“Equilibria under Dynamic Benchmark Consistency in Non-Stationary Multi-Agent Systems”
Bio
Yonatan is a researcher at Netflix, where he develops and applies data-driven economic modeling with machine learning and optimization methods for studying the design and analysis of content platforms and marketplaces. Yonatan’s research has been recognized by several academic awards, including INFORMS Lanchester Prize. Prior to joining Netflix Yonatan has been an Associate Professor at Stanford Graduate School of Business. He received his PhD in Decision, Risk, and Operations from Columbia Business School. He holds a B.Sc. degree from the School of Physics and Astronomy and an M.Sc. from the School of Mathematical Sciences, Tel Aviv University.
Paper Abstract
We formulate and study a general time-varying multi-agent system where players repeatedly compete under incomplete information. Our work is motivated by scenarios commonly observed in online advertising and retail marketplaces, where agents and platform designers optimize algorithmic decision-making in dynamic competitive settings.
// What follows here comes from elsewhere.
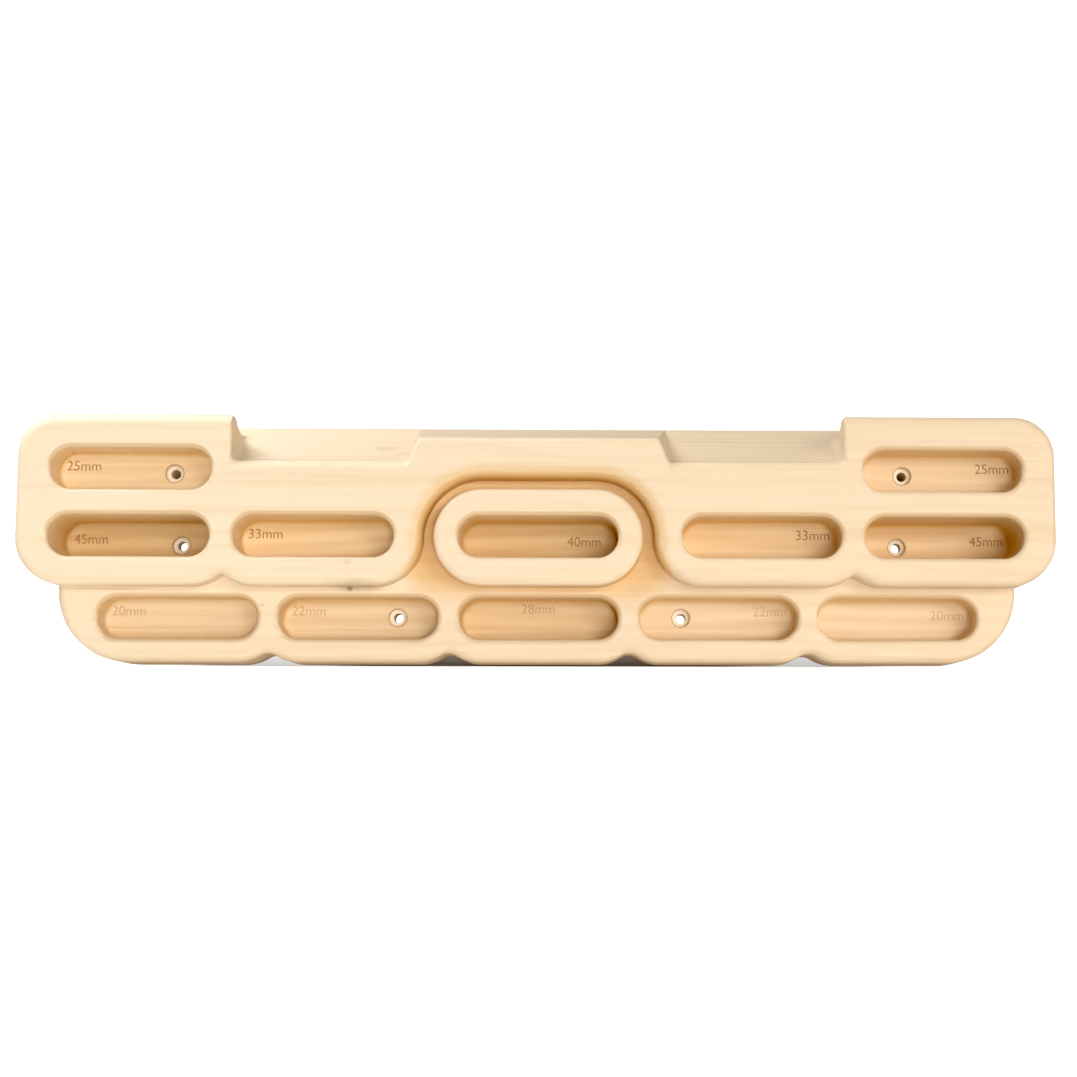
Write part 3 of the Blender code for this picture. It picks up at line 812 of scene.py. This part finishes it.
def minus(tree, first, second):
    return math_node(tree, "SUBTRACT", first, second)


def times_plus(tree, first, second, third):
    return math_node(tree, "MULTIPLY_ADD", first, second, third)


def larger(tree, first, second):
    return math_node(tree, "MAXIMUM", first, second)


def scaled(tree, vector, scale, shift=(0.0, 0.0, 0.0)):
    node = add(tree, "ShaderNodeMapping")
    node.inputs["Location"].default_value = shift
    node.inputs["Scale"].default_value = scale
    tree.links.new(vector, node.inputs["Vector"])
    return node.outputs[0]


def noise(tree, vector, pitch, detail, rough, shift=(0.0, 0.0, 0.0)):
    node = add(tree, "ShaderNodeTexNoise")
    node.inputs["Scale"].default_value = 1.0
    node.inputs["Detail"].default_value = detail
    node.inputs["Roughness"].default_value = rough
    tree.links.new(scaled(tree, vector, pitch, shift), node.inputs["Vector"])
    return node.outputs["Fac"]


def distance_across(tree, first, second):
    """Distance made of two steps at right angles."""
    squares = plus(tree, times(tree, first, first), times(tree, second, second))
    return math_node(tree, "SQRT", squares)


def spread(tree, value, low, high, to_low=0.0, to_high=1.0, kind="SMOOTHSTEP"):
    """A step from to_low to to_high where the value goes from low to high, soft or LINEAR."""
    node = add(tree, "ShaderNodeMapRange", interpolation_type=kind)
    tree.links.new(value, node.inputs["Value"])
    limits = {"From Min": low, "From Max": high, "To Min": to_low, "To Max": to_high}
    for name, number in limits.items():
        node.inputs[name].default_value = number
    return node.outputs["Result"]


def blend_colors(tree, factor, first, second):
    node = add(tree, "ShaderNodeMix", data_type="RGBA")
    sockets = [item for item in node.inputs if item.type == "RGBA"]
    tree.links.new(factor, node.inputs[0])
    for socket, value in zip(sockets, (first, second)):
        if isinstance(value, tuple):
            socket.default_value = (*value, 1.0)
        else:
            tree.links.new(value, socket)
    return [item for item in node.outputs if item.type == "RGBA"][0]


def board_place(tree):
    return add(tree, "ShaderNodeTexCoord").outputs["Object"]


def split_axes(tree, vector):
    node = add(tree, "ShaderNodeSeparateXYZ")
    tree.links.new(vector, node.inputs[0])
    return node


def new_group(name, inputs, outputs):
    """A node group with numbers as inputs, and numbers and colours as outputs."""
    group = bpy.data.node_groups.new(name, "ShaderNodeTree")
    for label, value in inputs:
        socket = group.interface.new_socket(label, in_out="INPUT", socket_type="NodeSocketFloat")
        socket.default_value = value
    for label, kind in outputs:
        group.interface.new_socket(label, in_out="OUTPUT", socket_type="NodeSocket" + kind)
    return group, add(group, "NodeGroupInput"), add(group, "NodeGroupOutput")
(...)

In these systems, no-regret algorithms that provide guarantees relative to static benchmarks can perform poorly and the distributions of play that emerge from their interaction do not correspond anymore to static solution concepts such as coarse correlated equilibria. Instead, we analyze the interaction of dynamic benchmark consistent policies that have performance guarantees relative to dynamic sequences of actions, and through a novel tracking error notion we delineate when their empirical joint distribution of play can approximate an evolving sequence of static equilibria. In systems that change sufficiently slowly (sub-linearly in the horizon length), we show that the resulting distributions of play approximate the sequence of coarse correlated equilibria, and apply this result to establish improved welfare bounds for smooth games. On a similar vein, we formulate internal dynamic benchmark consistent policies and establish that they approximate sequences of correlated equilibria. Our findings therefore suggest that, in a broad range of multi-agent systems where non-stationarity is prevalent, algorithms designed to compete with dynamic benchmarks can improve both individual and welfare guarantees, and their emerging dynamics approximate a sequence of static equilibrium outcomes.